В корню Купчик, на правой пристяжной хитрый Боец, на левой - красавица с огненным глазом Строга, все доморощенные от крупных донских кобыл и городских хреновских рысаков. Дорога длинная - тридцать верст. На пароме через Волгу Борис поит из шайки коней, сам пьет и меня угощает, уверяя, что волжская вода - "сама жизнь". Солнце печет. Торопиться некуда, и под нежный звон бубенцов Борис тихо напевает не "кабацкую", а настоящую ямщицкую "Тройку". Потом начинает вспоминать про турецкую войну, про чудеса Царьграда, куда впустили из всей русской армии только его роту Преображенского полка, а попав на свою любимую тему о "политике", объясняет, что всему виноват исконный наш враг, "проклятая англичанка", стоявшая за спиной турок.

Мы приехали в Чертолино в первый раз в 80-х годах, в эпоху, когда многие помещики, лишившись незадолго до этого дарового крестьянского труда, бросили свои родовые гнезда. Чертолино, как многие имения в ту пору, было в полном запустении.

Самым сохранившимся зданием оказался винокуренный завод, но и его мы нашли без крыши и без окон.
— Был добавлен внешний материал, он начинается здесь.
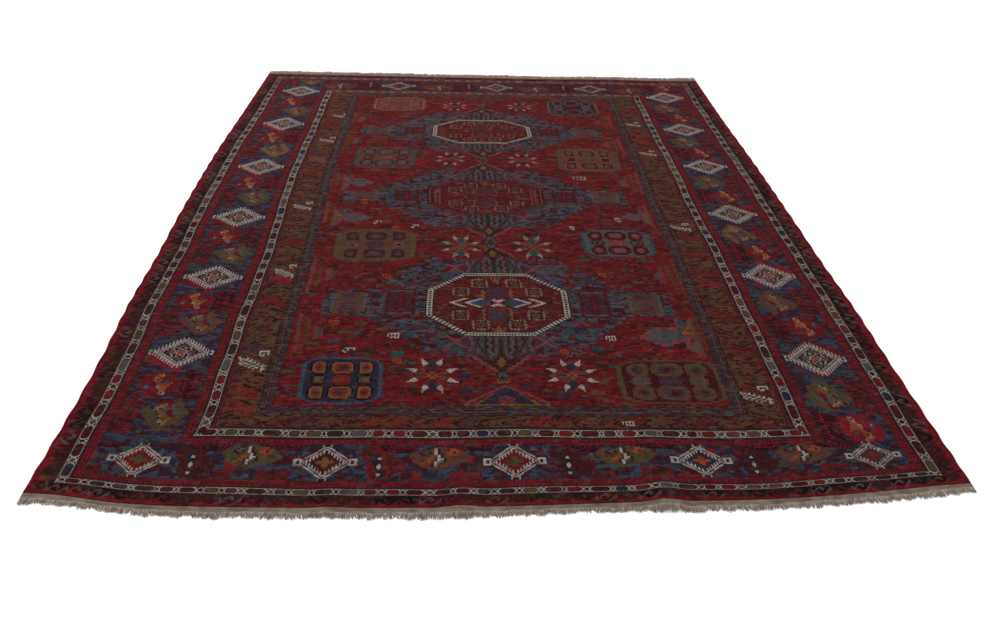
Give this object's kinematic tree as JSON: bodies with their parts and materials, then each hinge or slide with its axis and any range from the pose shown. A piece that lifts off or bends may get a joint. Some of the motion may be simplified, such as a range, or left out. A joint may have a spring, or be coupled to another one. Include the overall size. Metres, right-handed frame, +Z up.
{
  "type": "oriental rug",
  "caption": "Flat-woven oriental rug lying flat, with overcast side cords, plain woven end bands and short frayed warp fringe at both ends.",
  "frame": {"origin": "on the floor under the middle of the rug's box", "axes": "+X across the rug to the viewer's right, +Y along it to the far end, +Z up"},
  "size_m": [2.1452, 3.0398, 0.012],
  "materials": {
    "patterned_wool": "matt flat-woven wool in madder red, blue, brown and ivory",
    "overcast_wool": "matt red wool wrapped round the edge",
    "undyed_warp": "matt undyed wool, plain weave and frayed ends"
  },
  "bodies": {
    "root": {"rug_cloth": "patterned_wool", "selvedge_left": "overcast_wool", "selvedge_right": "overcast_wool", "fringe_near": "undyed_warp", "fringe_far": "undyed_warp"}
  },
  "joints": []
}
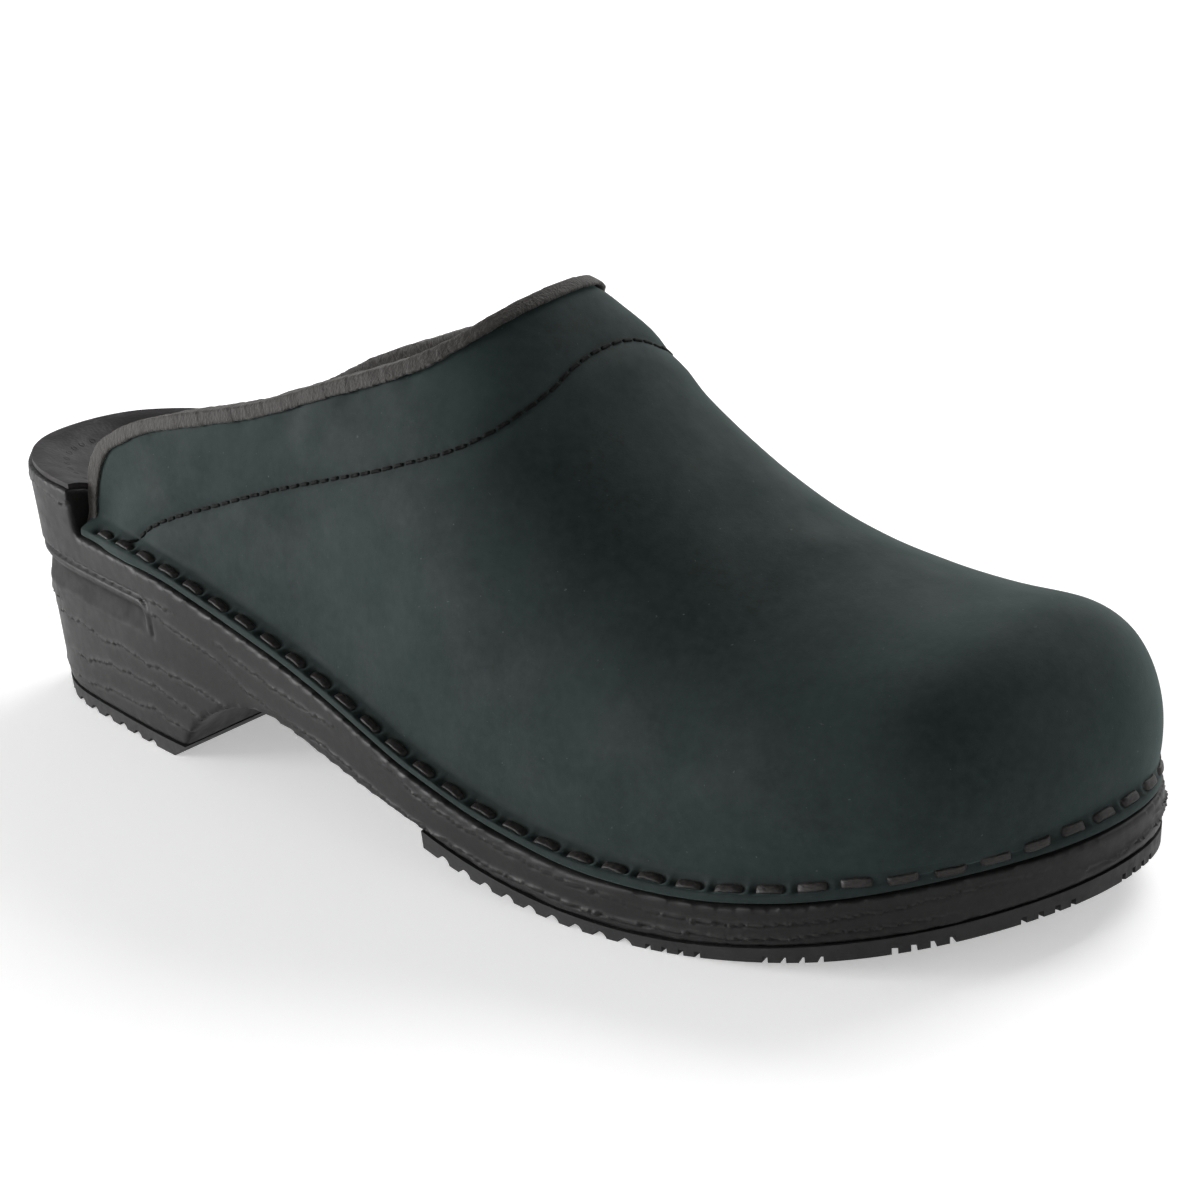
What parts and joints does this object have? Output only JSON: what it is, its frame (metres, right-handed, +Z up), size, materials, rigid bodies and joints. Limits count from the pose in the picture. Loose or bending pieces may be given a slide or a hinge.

Старый барский дом наполовину сгорел, и вся обстановка исчезла.

Два-три первых лета мы жили среди развалин, ночуя под сохранившейся лестницей.

На девятьсот десятин имения запашки было не более сорока десятин; их ковыряли сохами соседние крестьяне. Старики еще помнили о барщине и вздыхали по ней, потому что "освобождение" лишило их и этого источника существования.

- Тогда,- говорили мужики,- при бабке твоей, и леса, и луга, все было общее, а теперь, после дележа, и деваться некуды...

Народ этот был одет в самотканые лиловатые рубашки и полосатые голубые портки, ходил босой или в лаптях, а старики - в валенках.

Около нашего дома ежедневно толклись женщины с кричащими младенцами, приходившие к моей матери за лекарствами вроде хины или валериановых капель. Ближайшие доктор и аптека были в тридцати верстах, во Ржеве.

Я помню открытие первой школы, построенной отцом.

Я помню, как за отремонтированной ригой собрались карповские и смердинские взглянуть на необычайную выдумку - шведский одноконный плуг, клавший ровный маслянистый пласт красного суглинка.

- Нам непригоже,- говорили старики,- ты, Ляксей Павлович, всю глину снизу подымешь, и никакого хлеба не уродится.

Как рано я постиг значение севооборотов и безвыходность крестьянского хозяйства на надельной земле и трехполке!

За право пастбища воронцовские убирали смежный с ними наш луг. За пользование сухостоем для дров карповские производили расчистку нашего леса.